## Directions
For this exercise, return only the lines from the line containing "attach(piece, BODY)" through the line containing "# ---------- the bird's", both ends included, exactly as they are.

## Data
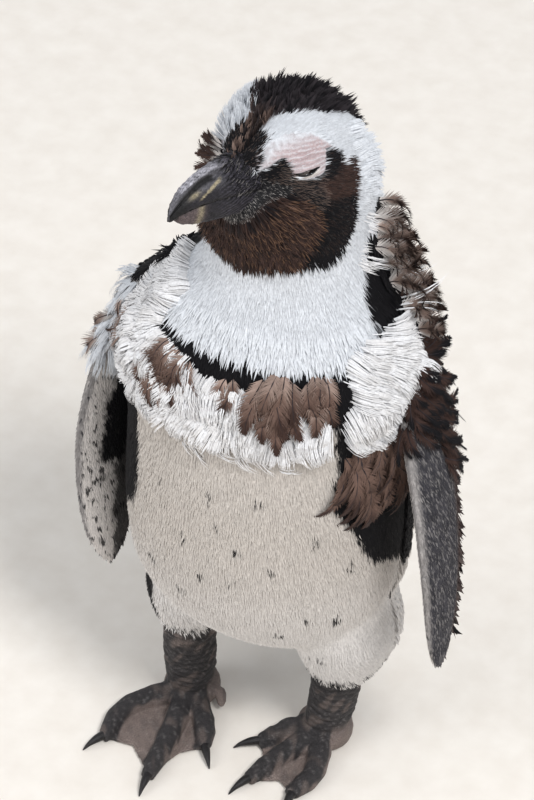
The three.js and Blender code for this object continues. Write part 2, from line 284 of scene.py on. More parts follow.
def mesh_of(name, points, faces, tones=None, patches=None, smooth=True):
    """A mesh from millimetre points and face arrays, with point colours and bake patches if given."""
    mesh = bpy.data.meshes.new(name)
    corners = np.concatenate([f.ravel() for f in faces]).astype(np.int32)
    sizes = np.concatenate([np.full(len(f), f.shape[1]) for f in faces])
    mesh.vertices.add(len(points))
    mesh.vertices.foreach_set("co", place(points).astype(np.float32).ravel())
    mesh.loops.add(len(corners))
    mesh.loops.foreach_set("vertex_index", corners)
    mesh.polygons.add(len(sizes))
    mesh.polygons.foreach_set("loop_start", (np.cumsum(sizes) - sizes).astype(np.int32))
    mesh.polygons.foreach_set("use_smooth", np.full(len(sizes), smooth))
    if tones is not None:
        paint(mesh, tones)
    if patches is not None:
        mesh.uv_layers.new(name="OFBake").data.foreach_set(
            "uv", patches[corners].astype(np.float32).ravel()
        )
    mesh.update(calc_edges=True)
    return mesh


def show(name, mesh, material):
    """Links a finished mesh as a piece that rides on the bird."""
    piece = bpy.data.objects.new(name, mesh)
    bpy.context.scene.collection.objects.link(piece)
    mesh.materials.clear()
    mesh.materials.append(material)
    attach(piece, BODY)
    return piece


def after_modifiers(piece):
    """The piece's mesh with its modifiers applied; the piece itself is removed."""
    graph = bpy.context.evaluated_depsgraph_get()
    mesh = bpy.data.meshes.new_from_object(piece.evaluated_get(graph))
    bpy.data.objects.remove(piece)
    return mesh


def worked(mesh, *modifiers):
    """A mesh after (type, settings) modifiers."""
    piece = bpy.data.objects.new("working", mesh)
    bpy.context.scene.collection.objects.link(piece)
    for kind, settings in modifiers:
        modifier = piece.modifiers.new(kind.lower(), kind)
        for key, value in settings.items():
            setattr(modifier, key, value)
    return after_modifiers(piece)


def read(mesh):
    """A mesh's points in millimetres about the feet, and its normals."""
    count = len(mesh.vertices)
    points, normals = np.empty(count * 3, np.float32), np.empty(count * 3, np.float32)
    mesh.vertices.foreach_get("co", points)
    mesh.vertex_normals.foreach_get("vector", normals)
    return points.reshape(-1, 3) * 1000.0 - SHIFT, normals.reshape(-1, 3).astype(float)


def write(mesh, points):
    """Puts points in millimetres about the feet back into their mesh."""
    mesh.vertices.foreach_set("co", place(points).astype(np.float32).ravel())
    mesh.update()


# ---------- the bird's forms ----------


def rounded(values, power):
    """A signed power, which squares an oval up as it falls under 1."""
    return np.sign(values) * np.abs(values) ** power


def roll_out(angle, heights, share):
    """How far the rolls stand out: a bell in height times a bell in bearing for each."""
    out = np.zeros(np.broadcast(angle, heights).shape)
    for far, z, tall, at, wide in ROLLS:
        turn = (np.degrees(angle) - at + 180) % 360 - 180
        out = out + share * far * np.exp(-(((heights - z) / tall) ** 2)) * np.exp(-((turn / wide) ** 2))
    return out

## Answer
    attach(piece, BODY)
    return piece


def after_modifiers(piece):
    """The piece's mesh with its modifiers applied; the piece itself is removed."""
    graph = bpy.context.evaluated_depsgraph_get()
    mesh = bpy.data.meshes.new_from_object(piece.evaluated_get(graph))
    bpy.data.objects.remove(piece)
    return mesh


def worked(mesh, *modifiers):
    """A mesh after (type, settings) modifiers."""
    piece = bpy.data.objects.new("working", mesh)
    bpy.context.scene.collection.objects.link(piece)
    for kind, settings in modifiers:
        modifier = piece.modifiers.new(kind.lower(), kind)
        for key, value in settings.items():
            setattr(modifier, key, value)
    return after_modifiers(piece)


def read(mesh):
    """A mesh's points in millimetres about the feet, and its normals."""
    count = len(mesh.vertices)
    points, normals = np.empty(count * 3, np.float32), np.empty(count * 3, np.float32)
    mesh.vertices.foreach_get("co", points)
    mesh.vertex_normals.foreach_get("vector", normals)
    return points.reshape(-1, 3) * 1000.0 - SHIFT, normals.reshape(-1, 3).astype(float)


def write(mesh, points):
    """Puts points in millimetres about the feet back into their mesh."""
    mesh.vertices.foreach_set("co", place(points).astype(np.float32).ravel())
    mesh.update()


# ---------- the bird's forms ----------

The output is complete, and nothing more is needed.